START RECORDED INFORMATION

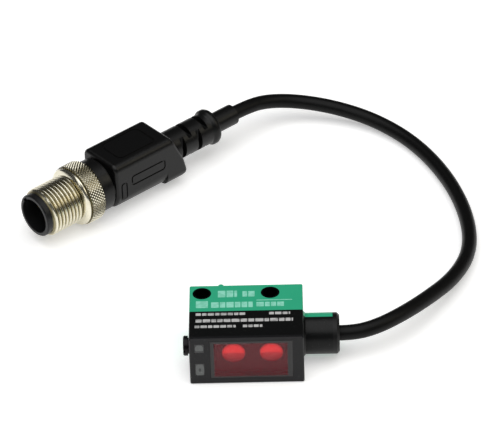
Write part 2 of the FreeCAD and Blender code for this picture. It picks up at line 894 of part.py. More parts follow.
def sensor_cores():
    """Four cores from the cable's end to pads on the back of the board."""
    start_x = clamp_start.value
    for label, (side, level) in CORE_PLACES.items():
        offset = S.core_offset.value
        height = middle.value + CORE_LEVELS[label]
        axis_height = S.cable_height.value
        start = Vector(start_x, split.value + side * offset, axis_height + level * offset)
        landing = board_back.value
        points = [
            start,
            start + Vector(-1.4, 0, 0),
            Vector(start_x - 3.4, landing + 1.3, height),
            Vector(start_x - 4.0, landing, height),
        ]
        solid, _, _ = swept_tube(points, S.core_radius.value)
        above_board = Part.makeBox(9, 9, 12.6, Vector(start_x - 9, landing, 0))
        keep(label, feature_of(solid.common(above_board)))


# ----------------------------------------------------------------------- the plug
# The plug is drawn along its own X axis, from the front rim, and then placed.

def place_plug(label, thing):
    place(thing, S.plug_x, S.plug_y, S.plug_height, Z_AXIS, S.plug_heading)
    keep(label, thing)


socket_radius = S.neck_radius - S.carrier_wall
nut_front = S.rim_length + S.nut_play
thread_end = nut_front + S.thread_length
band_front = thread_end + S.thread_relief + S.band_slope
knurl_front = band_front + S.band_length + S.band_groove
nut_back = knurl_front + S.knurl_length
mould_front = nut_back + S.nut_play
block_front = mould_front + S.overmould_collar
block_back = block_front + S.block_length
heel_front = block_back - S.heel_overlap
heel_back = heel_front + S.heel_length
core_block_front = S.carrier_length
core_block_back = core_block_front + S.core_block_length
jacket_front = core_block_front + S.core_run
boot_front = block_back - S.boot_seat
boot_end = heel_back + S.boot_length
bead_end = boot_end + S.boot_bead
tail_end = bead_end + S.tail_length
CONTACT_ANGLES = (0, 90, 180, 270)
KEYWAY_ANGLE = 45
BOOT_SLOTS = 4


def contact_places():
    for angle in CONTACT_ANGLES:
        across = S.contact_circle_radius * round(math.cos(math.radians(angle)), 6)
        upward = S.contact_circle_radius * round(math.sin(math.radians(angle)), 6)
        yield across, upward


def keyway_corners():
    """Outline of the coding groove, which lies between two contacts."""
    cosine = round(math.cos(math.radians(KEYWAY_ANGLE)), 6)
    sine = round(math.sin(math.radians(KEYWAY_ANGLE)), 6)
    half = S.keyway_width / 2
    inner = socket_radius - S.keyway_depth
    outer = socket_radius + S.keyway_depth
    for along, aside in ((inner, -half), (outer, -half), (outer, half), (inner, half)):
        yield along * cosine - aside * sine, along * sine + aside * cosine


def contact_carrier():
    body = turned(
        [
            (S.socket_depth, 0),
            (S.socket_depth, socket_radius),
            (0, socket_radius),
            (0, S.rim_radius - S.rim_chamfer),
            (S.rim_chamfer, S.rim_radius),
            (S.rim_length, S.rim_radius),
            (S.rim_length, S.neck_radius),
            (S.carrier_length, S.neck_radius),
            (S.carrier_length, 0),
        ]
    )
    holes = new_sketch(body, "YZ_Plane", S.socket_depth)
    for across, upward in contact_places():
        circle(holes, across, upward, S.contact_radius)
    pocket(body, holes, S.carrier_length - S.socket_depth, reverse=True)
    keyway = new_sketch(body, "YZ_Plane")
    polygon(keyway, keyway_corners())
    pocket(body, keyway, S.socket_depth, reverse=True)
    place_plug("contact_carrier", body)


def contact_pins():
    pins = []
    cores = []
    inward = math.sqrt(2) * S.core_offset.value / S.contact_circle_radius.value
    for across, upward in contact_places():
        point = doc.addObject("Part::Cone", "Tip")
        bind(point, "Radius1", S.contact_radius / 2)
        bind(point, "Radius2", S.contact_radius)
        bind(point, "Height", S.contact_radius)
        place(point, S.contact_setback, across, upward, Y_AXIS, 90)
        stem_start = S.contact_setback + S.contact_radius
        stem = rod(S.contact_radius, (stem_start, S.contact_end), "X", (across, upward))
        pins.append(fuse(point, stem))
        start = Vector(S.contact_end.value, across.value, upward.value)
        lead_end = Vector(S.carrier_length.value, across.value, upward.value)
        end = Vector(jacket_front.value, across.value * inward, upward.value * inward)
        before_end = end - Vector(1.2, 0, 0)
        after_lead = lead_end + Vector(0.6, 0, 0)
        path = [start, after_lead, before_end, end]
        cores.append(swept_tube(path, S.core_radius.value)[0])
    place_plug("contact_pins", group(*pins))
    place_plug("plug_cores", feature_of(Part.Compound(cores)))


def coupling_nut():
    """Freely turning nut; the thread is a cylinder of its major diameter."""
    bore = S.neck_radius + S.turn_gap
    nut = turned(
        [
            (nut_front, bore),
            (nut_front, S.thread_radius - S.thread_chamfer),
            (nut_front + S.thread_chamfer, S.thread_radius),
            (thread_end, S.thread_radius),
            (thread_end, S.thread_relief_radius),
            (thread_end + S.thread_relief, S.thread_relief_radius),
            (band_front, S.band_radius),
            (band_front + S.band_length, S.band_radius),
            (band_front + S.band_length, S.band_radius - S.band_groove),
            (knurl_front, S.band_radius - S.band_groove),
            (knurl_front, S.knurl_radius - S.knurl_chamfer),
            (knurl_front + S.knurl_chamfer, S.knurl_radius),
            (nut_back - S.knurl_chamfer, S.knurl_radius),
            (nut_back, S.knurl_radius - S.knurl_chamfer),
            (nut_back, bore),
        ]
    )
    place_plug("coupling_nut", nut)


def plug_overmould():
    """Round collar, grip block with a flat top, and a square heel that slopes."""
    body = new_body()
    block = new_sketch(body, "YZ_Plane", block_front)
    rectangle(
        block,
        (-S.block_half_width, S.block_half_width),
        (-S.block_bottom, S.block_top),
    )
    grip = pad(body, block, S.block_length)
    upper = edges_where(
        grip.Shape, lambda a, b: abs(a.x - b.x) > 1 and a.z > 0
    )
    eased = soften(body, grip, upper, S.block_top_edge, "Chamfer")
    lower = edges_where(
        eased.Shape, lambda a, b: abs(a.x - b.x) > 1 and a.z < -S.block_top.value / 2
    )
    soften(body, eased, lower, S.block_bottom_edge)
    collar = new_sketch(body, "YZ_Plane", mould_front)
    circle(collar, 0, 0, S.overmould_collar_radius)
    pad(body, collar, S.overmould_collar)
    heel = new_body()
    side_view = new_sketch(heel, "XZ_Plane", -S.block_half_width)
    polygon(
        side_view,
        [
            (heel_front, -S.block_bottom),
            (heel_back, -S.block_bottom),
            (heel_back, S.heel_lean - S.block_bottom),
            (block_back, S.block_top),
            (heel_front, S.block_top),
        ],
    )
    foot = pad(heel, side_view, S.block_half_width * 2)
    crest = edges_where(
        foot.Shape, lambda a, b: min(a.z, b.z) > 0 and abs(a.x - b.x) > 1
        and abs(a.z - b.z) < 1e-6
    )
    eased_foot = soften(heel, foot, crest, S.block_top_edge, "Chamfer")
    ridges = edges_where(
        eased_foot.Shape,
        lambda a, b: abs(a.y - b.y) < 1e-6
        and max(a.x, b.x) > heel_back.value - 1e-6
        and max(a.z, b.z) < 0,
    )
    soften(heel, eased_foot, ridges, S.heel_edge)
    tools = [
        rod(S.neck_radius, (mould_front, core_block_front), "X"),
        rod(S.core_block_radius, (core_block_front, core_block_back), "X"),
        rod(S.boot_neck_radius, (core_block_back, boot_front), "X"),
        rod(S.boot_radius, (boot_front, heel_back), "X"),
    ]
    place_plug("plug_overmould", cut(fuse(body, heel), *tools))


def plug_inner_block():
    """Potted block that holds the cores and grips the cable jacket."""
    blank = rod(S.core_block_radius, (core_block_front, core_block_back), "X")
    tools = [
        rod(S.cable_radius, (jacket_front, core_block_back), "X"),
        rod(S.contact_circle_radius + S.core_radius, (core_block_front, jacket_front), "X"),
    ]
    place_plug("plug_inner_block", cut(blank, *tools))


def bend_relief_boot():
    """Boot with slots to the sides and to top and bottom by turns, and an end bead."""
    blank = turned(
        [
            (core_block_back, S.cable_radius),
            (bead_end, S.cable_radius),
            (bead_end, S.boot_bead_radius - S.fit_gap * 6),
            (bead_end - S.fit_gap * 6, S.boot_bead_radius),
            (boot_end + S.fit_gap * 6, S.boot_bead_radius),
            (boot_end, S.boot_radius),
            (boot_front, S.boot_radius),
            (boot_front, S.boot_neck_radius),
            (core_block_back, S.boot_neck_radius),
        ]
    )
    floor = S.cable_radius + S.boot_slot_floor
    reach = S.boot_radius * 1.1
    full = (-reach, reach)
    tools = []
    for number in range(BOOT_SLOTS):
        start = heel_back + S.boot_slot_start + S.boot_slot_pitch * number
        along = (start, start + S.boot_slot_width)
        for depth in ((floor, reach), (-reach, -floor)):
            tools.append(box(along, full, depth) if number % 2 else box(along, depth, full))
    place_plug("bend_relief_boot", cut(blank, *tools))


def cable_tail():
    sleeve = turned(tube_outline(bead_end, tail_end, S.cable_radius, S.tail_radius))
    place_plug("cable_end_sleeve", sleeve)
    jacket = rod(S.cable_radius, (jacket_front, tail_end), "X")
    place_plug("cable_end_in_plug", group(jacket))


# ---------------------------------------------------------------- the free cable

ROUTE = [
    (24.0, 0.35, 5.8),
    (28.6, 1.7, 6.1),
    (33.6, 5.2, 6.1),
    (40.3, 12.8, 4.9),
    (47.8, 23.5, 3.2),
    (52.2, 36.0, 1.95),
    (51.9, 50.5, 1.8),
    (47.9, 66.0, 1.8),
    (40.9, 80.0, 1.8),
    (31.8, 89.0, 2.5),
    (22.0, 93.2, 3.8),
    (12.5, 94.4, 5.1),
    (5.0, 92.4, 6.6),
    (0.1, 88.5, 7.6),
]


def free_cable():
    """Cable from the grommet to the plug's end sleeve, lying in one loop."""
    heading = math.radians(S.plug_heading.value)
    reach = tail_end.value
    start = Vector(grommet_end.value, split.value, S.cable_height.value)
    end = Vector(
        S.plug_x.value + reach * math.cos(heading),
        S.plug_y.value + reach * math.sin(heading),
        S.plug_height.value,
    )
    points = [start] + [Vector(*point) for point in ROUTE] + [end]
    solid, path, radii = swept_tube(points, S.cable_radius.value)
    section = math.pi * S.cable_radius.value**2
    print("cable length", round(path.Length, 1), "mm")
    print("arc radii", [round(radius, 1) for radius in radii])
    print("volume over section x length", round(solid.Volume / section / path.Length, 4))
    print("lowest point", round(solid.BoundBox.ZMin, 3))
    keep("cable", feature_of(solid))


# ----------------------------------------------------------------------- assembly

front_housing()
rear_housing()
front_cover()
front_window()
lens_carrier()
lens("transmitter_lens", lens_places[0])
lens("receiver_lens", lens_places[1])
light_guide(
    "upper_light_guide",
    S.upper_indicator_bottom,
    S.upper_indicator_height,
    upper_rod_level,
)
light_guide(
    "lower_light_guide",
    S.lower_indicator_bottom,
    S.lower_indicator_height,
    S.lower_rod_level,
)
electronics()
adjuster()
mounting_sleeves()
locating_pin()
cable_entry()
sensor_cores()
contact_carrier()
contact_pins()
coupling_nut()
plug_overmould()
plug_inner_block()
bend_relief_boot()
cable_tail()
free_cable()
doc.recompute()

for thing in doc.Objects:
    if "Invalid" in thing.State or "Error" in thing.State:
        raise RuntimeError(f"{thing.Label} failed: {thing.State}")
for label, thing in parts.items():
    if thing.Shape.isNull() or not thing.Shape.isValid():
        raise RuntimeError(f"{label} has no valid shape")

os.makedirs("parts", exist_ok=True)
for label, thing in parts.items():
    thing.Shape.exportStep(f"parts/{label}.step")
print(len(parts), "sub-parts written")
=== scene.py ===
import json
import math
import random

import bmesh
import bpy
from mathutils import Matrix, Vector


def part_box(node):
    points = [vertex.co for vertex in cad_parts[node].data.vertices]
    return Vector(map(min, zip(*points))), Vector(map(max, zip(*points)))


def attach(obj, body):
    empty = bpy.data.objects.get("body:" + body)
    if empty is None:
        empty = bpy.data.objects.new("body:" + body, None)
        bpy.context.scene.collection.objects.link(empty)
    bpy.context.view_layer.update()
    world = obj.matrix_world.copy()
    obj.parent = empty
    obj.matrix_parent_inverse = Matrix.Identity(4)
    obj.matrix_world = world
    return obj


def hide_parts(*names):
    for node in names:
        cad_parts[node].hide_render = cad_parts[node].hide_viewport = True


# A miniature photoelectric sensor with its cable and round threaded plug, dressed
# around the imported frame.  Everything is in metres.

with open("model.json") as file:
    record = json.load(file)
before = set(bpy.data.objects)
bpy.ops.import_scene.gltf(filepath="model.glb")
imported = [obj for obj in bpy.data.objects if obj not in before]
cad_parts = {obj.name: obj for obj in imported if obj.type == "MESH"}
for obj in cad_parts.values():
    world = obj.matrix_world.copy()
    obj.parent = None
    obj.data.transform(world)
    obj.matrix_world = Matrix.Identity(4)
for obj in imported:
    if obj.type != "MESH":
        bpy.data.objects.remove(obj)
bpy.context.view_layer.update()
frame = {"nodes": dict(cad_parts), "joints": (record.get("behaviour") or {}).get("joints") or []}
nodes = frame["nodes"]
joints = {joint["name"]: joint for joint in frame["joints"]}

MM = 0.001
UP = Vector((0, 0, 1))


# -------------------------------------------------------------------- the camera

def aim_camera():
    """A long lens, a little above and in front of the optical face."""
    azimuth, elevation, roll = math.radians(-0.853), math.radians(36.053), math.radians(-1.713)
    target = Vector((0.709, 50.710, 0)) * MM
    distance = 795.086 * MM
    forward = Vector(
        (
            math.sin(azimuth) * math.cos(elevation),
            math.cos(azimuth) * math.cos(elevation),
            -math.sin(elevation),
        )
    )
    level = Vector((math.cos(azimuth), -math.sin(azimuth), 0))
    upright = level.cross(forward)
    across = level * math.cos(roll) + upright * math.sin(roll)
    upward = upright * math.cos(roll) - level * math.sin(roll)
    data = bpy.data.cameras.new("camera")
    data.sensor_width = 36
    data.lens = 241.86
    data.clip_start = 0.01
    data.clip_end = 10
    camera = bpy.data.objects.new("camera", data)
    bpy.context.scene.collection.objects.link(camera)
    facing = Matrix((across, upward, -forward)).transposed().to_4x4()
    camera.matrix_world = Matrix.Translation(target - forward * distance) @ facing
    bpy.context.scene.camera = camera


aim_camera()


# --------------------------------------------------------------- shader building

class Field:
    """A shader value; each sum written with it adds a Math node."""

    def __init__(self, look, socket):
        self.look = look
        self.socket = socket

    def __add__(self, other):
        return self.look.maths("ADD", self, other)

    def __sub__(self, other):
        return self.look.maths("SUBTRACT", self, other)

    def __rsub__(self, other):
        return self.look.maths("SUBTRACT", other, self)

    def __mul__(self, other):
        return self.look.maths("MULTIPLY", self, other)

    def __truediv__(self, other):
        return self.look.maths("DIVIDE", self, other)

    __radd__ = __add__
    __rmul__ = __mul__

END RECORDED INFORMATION

TASK REQUIREMENTS:
Start at the line with "for thing in", stop at the line with "for node in", and return every line in that stretch exactly, those two included.

TASK ANSWER:
for thing in doc.Objects:
    if "Invalid" in thing.State or "Error" in thing.State:
        raise RuntimeError(f"{thing.Label} failed: {thing.State}")
for label, thing in parts.items():
    if thing.Shape.isNull() or not thing.Shape.isValid():
        raise RuntimeError(f"{label} has no valid shape")

os.makedirs("parts", exist_ok=True)
for label, thing in parts.items():
    thing.Shape.exportStep(f"parts/{label}.step")
print(len(parts), "sub-parts written")
=== scene.py ===
import json
import math
import random

import bmesh
import bpy
from mathutils import Matrix, Vector


def part_box(node):
    points = [vertex.co for vertex in cad_parts[node].data.vertices]
    return Vector(map(min, zip(*points))), Vector(map(max, zip(*points)))


def attach(obj, body):
    empty = bpy.data.objects.get("body:" + body)
    if empty is None:
        empty = bpy.data.objects.new("body:" + body, None)
        bpy.context.scene.collection.objects.link(empty)
    bpy.context.view_layer.update()
    world = obj.matrix_world.copy()
    obj.parent = empty
    obj.matrix_parent_inverse = Matrix.Identity(4)
    obj.matrix_world = world
    return obj


def hide_parts(*names):
    for node in names:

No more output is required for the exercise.